Pubblicato il 21/09/2022, 11:33 | Scritto da La Redazione

I grandi player dello streaming entrano prepotentemente nel mercato della pubblicità

Netflix, Apple… Nuove teste nella pubblicità

Le Monde, di Alexandre Piquard, pag. 16

Pubblicità su Netflix… Impensabile solo qualche mese fa, questa novità è imminente: dal 1° novembre, secondo il Wall Street Journal il leader mondiale dei video online offrirà negli Stati Uniti, Canada, Germania e Francia un abbonamento più economico, ma comprensivo di pubblicità. L’azienda californiana è la capofila di un’ondata di nuovi ingressi nel mercato pubblicitario: anche altre piattaforme di streaming includeranno questo tipo di offerta – come Disney+, a dicembre – e alcune come HBO Max, Hulu o Paramount + la offrono già. Anche Apple e Amazon stanno iniziando ad aprire i loro servizi video Apple TV+ e Prime Video alla pubblicità, ma si stanno anche ritagliando un posto speciale nel mercato commercializzando altri spazi, uno sui loro iPhone, l’altro sulla loro piattaforma di e-commerce. In un mercato che, secondo lo Zenith Institute, crescerà dell’8% nel 2022 a causa del rallentamento economico e che è dominato dal duopolio Google e Facebook-Instagram (67% della pubblicità online a livello mondiale e 42% del mercato totale nel 2021, secondo l’Ebiquity Institute), l’arrivo di questi contendenti è fonte di grande soddisfazione per le agenzie e gli inserzionisti: “È una buona notizia per i brand. Aumenta la concorrenza e le possibilità. Apre nuovi inventari che erano inaccessibili”, afferma Jean-Luc Chetrit, direttore generale dell’Union des marques, la lobby dei pubblicitari. Netflix sta cercando di trovare “ulteriori entrate” dopo aver perso abbonati, ha dichiarato. Come Chetrit, anche Guillaume Pannaud, CEO della rete di agenzie TBWA France, assapora una forma di piccola rivincita del modello pubblicitario: “È un movimento molto sorprendente, soprattutto perché a volte proviene da servizi e attori che avevano scelto apertamente di svilupparsi senza pubblicità.

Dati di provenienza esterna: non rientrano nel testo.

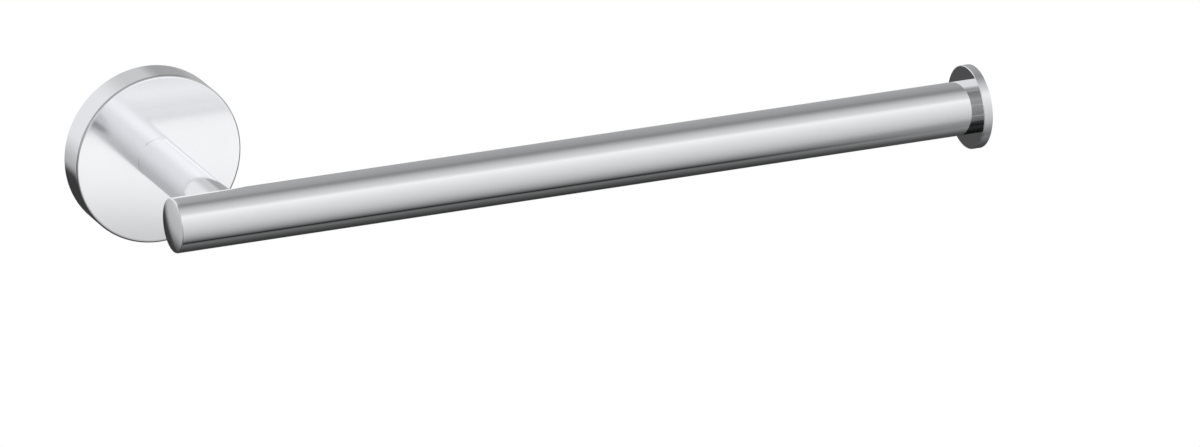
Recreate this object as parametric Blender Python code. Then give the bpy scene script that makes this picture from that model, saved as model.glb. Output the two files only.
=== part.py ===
# Wall-mounted paper towel holder: a round wall flange, a short post that stands
# out of it, and a straight bar that carries the roll, with a small disc at the
# free end. The roll slides on over the disc, and nothing on the holder moves.
#
# Units are metres. X runs along the bar to its free end, -Y points out of the
# wall and Z is up. The origin is on the wall, in the middle of the flange.

import math

import bmesh
import bpy

MM = 0.001

# Driving dimensions
BAR_RADIUS = 10.0 * MM
BAR_WALL = 1.5 * MM
BAR_REACH = 80.0 * MM            # wall to the bar's axis
BAR_LEFT = -22.0 * MM            # closed end, left of the post
ROLL_STOP = 292.5 * MM           # inner face of the end disc
POST_RADIUS = 8.0 * MM
FLANGE_RADIUS = 32.0 * MM
FLANGE_DEPTH = 12.5 * MM
FLANGE_SHEET = 1.0 * MM
FLANGE_EDGE = 0.8 * MM           # rounding of the front edge
DISC_RADIUS = 15.6 * MM
DISC_THICKNESS = 3.5 * MM
SEAM = 0.3 * MM                  # gap between pieces that touch
SCREW_PLAY = 0.35 * MM           # radial play of a screw in its hole
OVERRUN = 1.0 * MM               # how far a cutter runs past what it cuts

# Fasteners
TIE_SCREW_RADIUS = 2.95 * MM     # M6, clamps flange, post and bar together
TIE_SCREW_HEX = 5.0 * MM         # across the flats of its socket
TIE_SCREW_HEAD_RADIUS = 5.0 * MM
TIE_SCREW_HEAD_HEIGHT = 3.6 * MM
WASHER_RADIUS = 5.8 * MM
WASHER_THICKNESS = 1.0 * MM
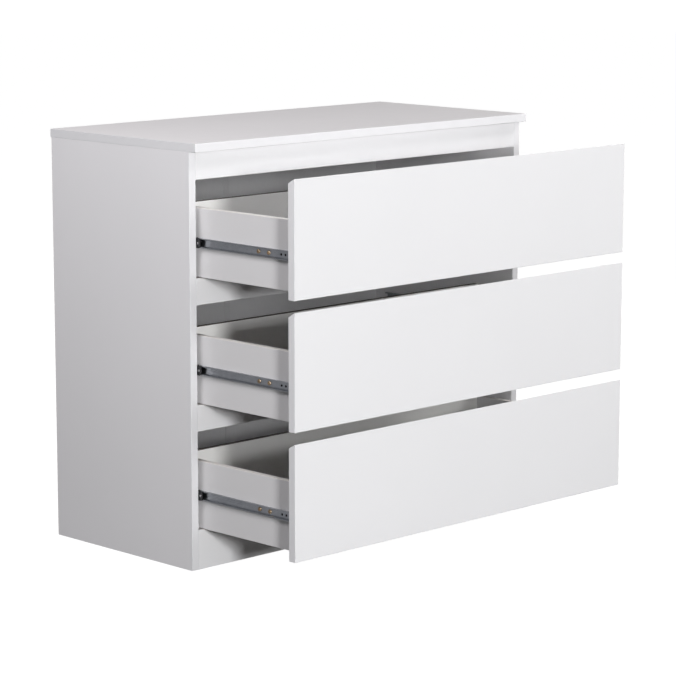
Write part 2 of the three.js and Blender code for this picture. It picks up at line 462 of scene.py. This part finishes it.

Stiamo assistendo a un’ibridazione e all’emergere di un modello misto. Per condurre la sua operazione di seduzione con gli inserzionisti, alla fine di agosto Netflix ha arruolato il direttore commerciale del social network Snap, Jeremi Gorman, e il suo luogotenente, Peter Naylor. Lavorando su questo tipo di piattaforma, il direttore creativo Pannaud spera di riscoprire alcune delle virtù del piccolo schermo e dei suoi “spot” di trenta secondi: “Dopo la frammentazione delle audience, legata all’ascesa del digitale e dei social network, riscopriremo i media vicini alla televisione lineare e alle audience raccolte”, dice, “e dopo i video di sette secondi o i piccoli banner, torneremo a formati più adatti a strutturare una narrazione”. Infine, in termini di contesto, è meglio trasmettere un episodio di una serie come Game of Thrones prima di un video di un tiktokeur di cui non si conosce la storia. Netflix rifiuta a priori il product placement nei suoi programmi, ma è aperta ad associare l’universo delle sue serie alle pubblicità, come ha già fatto per uno spot televisivo del deodorante Old Spice, giocando sulla sporcizia dei personaggi della serie medievale The Witcher. Anche Thomas Jamet, CEO dell’agenzia di media buying IPG Mediabrands France, vede un “enorme potenziale” in Netflix, poiché l’azienda dispone di “buoni dati” sull’utilizzo degli spettatori. Tuttavia, c’è qualche incertezza sui contorni esatti delle sue offerte pubblicitarie. L’azienda ha scelto come partner Microsoft, che dispone di una piattaforma per la commercializzazione di pubblicità online mirata. Ma, secondo la stampa americana, Netflix vorrebbe limitare il targeting e la quantità di pubblicità, almeno inizialmente. “C’è una potenziale contraddizione”, osserva Chetrit, per il quale “il valore dell’offerta di Netflix dipenderà molto dall’accettazione di una misurazione dell’audience di programmi come Mediametrie in televisione”. E non si sa quanti clienti la piattaforma, che conta 22o milioni di abbonati, riuscirà a convertire alla nuova offerta.